Armavia and Sukhoi are locked in a dispute over the delivery of Superjet 100s after the Armenian flag-carrier stopped operating its first aircraft, having already postponed acceptance of a second.
While the airline is indicating that the technical performance of the twinjet lies at the centre of the tussle, the airframer suggests the real problem is financial arrangements.
Sukhoi's civil aircraft division says that it "hasn't had" any formal notification that Armavia - the first operator to take the type, in April last year - wants to "reject the aircraft and stop the contract".
But the airframer insists that there is a debt attached to the first jet which complicates the matter. "Even if [Armavia] rejects the contract, it can't give back the [aircraft]," it adds
The airframer says the carrier acquired its first aircraft directly but the second has not been delivered, and claims that part of the hold-up is due to the carrier's trying to rearrange the financing to place both Superjets under a lease agreement.
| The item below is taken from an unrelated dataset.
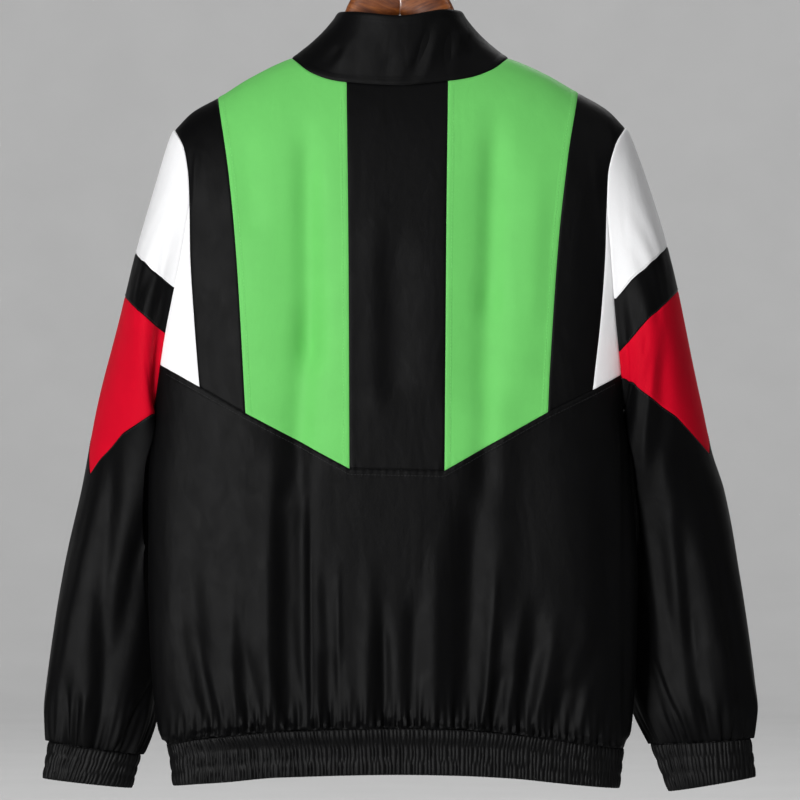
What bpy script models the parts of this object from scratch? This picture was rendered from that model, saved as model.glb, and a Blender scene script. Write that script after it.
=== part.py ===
"""A windbreaker hung on a wooden hanger, seen from its back along +Y.

The origin is where a rail holds the hook: +Z is up, the garment's back faces -Y and its front +Y,
and the wearer's right is at +X. Sizes below are in millimetres.
"""

import itertools
import math

import bpy
import numpy as np

MM = 0.001
WALL = 1.5
SEAM = 0.3
SLEEVE_DRAWN = 0.25
NORMAL_STEP = 0.4
ANGLE_STEP = 0.02
SHARE_STEP = 0.004
MITRE_REACH = 9.0
DIAGONAL_ORDER = np.array([0.37, 0.11, 1.0])

# Body
CREST_RADIUS = 18.5
LEAST_CREST_DROP = 60.0
SECTION_POWER = 2.35
NECK_HALF_WIDTH = 110.2
NECK_SIDE_HEIGHT = -164.0
NECK_FRONT_DROP = 86.0
NECK_FRONT_POWER = 2.5
YOKE_END_HEIGHT = {"left": -477.1, "right": -487.3}
WEDGE_TOP_HEIGHT = -322.0
ARMHOLE_SPLIT_HEIGHT = -314.0
UNDERARM_HEIGHT = -523.0

# Gathers above the hem band
BACK_GATHERS = 28
FRONT_GATHERS = 12
GATHER_DEPTH = 2.2
GATHER_LENGTH = 50.0

# Hem band and cuffs
BAND_RIBS = 76
CUFF_RIBS = 24
RIB_HEIGHT = 0.6

# Zip
ZIP_HALF_SLOT = 4.0
TAPE_INNER = 1.8
TAPE_OUTER = 15.0
TAPE_DEPTH = 2.3
TAPE_WALL = 1.0
CHAIN_HALF_WIDTH = 2.6
CHAIN_RAISED = 0.6
CHAIN_WALL = 2.4

# Hook
WIRE_RADIUS = 2.2
HOOK_RADIUS = 19.0
BORE_RADIUS = 2.5
BORE_LENGTH = 60.0
BORE_MIDDLE = -65.0


def table(columns, *rows):
    """Rows of sizes under their column names."""
    return {name: np.array(values, float) for name, values in zip(columns, zip(*rows))}


SHOULDER = table(
    ("across", "height"),
    (-229.5, -237.4),
    (-211.1, -219.1),
    (-185.6, -204.8),
    (-153.0, -184.4),
    (-112.0, -164.8),
    (-60.0, -150.0),
    (0.0, -145.0),
    (60.0, -150.0),
    (112.0, -164.8),
    (145.9, -179.3),
    (181.6, -199.7),
    (211.1, -217.0),
    (229.5, -235.4),
)
BACK_NECK = table(
    ("across", "height"),
    (-110.2, -164.0),
    (-91.8, -179.3),
    (-71.4, -187.5),
    (-54.1, -190.5),
    (-1.0, -193.6),
    (48.7, -189.2),
    (71.4, -185.4),
    (94.9, -176.2),
    (110.2, -164.0),
)
# The body's widest line on each side, and its depth behind and before the middle plane.
BODY = table(
    ("height", "left", "right", "back", "front"),
    (-145.0, -250.0, 245.0, 60.0, 60.0),
    (-235.0, -250.0, 243.0, 61.0, 60.0),
    (-330.0, -250.0, 240.0, 64.0, 62.0),
    (-410.0, -250.5, 236.0, 66.0, 64.0),
    (-487.0, -251.5, 231.0, 66.0, 66.0),
    (-523.0, -251.0, 228.5, 65.0, 66.0),
    (-549.6, -253.5, 232.5, 65.0, 66.0),
    (-592.4, -256.5, 236.0, 64.0, 66.0),
    (-635.2, -257.0, 239.7, 63.0, 65.0),
    (-692.4, -257.0, 242.8, 62.0, 64.0),
    (-735.2, -256.5, 242.3, 61.0, 63.0),
    (-778.0, -254.6, 241.4, 60.0, 62.0),
    (-835.2, -249.4, 237.7, 58.0, 60.0),
    (-852.5, -246.5, 235.5, 56.0, 58.0),
    (-861.0, -240.0, 230.5, 53.0, 55.0),
    (-868.0, -236.6, 228.5, 51.0, 53.0),
    (-912.0, -230.8, 223.5, 50.0, 52.0),
)
# The armhole seam below the point where it leaves the wedge's inner edge.
ARMHOLE_LEFT = table(
    ("height", "across"),
    (-314.0, -213.7),
    (-322.0, -214.8),
    (-360.0, -221.5),
    (-399.6, -229.5),
    (-444.5, -238.7),
    (-477.1, -244.1),
    (-523.0, -251.0),
)
ARMHOLE_RIGHT = table(
    ("height", "across"),
    (-314.0, 209.9),
    (-322.0, 210.5),
    (-360.0, 213.6),
    (-412.9, 217.6),
    (-487.3, 225.1),
    (-523.0, 228.5),
)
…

Both Armavia aircraft, fully painted in the airline's livery, are parked at Moscow's Zhukovsky airfield while talks are taking place over their future.
Armavia explains the situation, however, as being related to the operational performance of the Superjet, claiming it has not met the Yerevan-based carrier's expectations.
"Although it's a brand new aircraft it needed to be repaired within the first year after entering service," says the operator.
"This raises a question about the advisability of that purchase. We're a small carrier and cannot afford to make experiments."
Armavia had previously been broadly upbeat about the type, indicating that the aircraft met its network requirements, but had hinted at a need to refine its operations.
Earlier this year Russian authorities briefly suspended Armavia's route rights over unpaid air traffic control debts.